Given request>
Across the entries below, count the lines in which the word "object" occurs. Reply with the count alone.

Records for this task>
========

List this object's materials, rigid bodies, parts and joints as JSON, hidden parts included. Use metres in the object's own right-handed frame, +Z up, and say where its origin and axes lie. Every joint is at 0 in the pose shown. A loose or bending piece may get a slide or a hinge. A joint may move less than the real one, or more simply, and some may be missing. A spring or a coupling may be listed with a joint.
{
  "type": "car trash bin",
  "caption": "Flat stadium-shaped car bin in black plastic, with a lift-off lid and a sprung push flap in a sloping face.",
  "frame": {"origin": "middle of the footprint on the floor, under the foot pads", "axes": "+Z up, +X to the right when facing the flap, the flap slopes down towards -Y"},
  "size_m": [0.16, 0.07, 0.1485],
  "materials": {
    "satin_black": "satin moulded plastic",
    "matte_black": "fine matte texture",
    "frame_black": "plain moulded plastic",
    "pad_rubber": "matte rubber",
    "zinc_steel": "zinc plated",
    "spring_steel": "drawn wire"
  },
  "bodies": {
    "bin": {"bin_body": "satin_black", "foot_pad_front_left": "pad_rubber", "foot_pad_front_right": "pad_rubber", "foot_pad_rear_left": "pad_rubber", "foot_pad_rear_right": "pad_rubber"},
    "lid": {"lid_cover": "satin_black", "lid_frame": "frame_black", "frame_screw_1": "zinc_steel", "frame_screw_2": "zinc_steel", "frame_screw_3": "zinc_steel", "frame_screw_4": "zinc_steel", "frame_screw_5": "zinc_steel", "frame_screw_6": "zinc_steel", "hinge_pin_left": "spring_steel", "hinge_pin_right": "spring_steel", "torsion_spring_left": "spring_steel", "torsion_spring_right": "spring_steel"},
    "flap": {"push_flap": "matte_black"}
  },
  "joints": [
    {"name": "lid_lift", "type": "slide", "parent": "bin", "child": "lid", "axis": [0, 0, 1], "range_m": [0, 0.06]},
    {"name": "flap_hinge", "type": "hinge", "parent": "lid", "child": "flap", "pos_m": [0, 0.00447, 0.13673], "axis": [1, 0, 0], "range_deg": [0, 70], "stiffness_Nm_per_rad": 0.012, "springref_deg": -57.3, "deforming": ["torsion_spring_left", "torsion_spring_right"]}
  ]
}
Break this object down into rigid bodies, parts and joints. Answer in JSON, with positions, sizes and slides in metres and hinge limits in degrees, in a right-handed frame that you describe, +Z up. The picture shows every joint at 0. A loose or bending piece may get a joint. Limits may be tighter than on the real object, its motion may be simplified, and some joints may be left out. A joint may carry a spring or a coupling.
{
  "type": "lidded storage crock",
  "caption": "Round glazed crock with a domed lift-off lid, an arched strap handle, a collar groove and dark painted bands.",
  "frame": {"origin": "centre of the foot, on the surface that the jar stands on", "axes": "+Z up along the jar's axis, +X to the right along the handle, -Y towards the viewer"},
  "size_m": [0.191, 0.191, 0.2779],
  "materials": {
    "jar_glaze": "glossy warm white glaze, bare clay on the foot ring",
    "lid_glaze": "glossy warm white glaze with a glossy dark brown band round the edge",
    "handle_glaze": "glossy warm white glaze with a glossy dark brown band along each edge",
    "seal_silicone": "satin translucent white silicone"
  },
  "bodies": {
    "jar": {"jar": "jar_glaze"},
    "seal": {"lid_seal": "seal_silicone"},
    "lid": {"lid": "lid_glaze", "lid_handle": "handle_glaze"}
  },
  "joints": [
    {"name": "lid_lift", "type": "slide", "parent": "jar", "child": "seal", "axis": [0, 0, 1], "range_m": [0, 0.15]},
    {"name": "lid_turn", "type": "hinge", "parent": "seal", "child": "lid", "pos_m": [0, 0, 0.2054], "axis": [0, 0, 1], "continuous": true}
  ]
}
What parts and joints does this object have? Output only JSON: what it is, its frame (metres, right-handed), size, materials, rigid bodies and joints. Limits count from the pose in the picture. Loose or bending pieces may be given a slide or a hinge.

========

Exercise answer>
3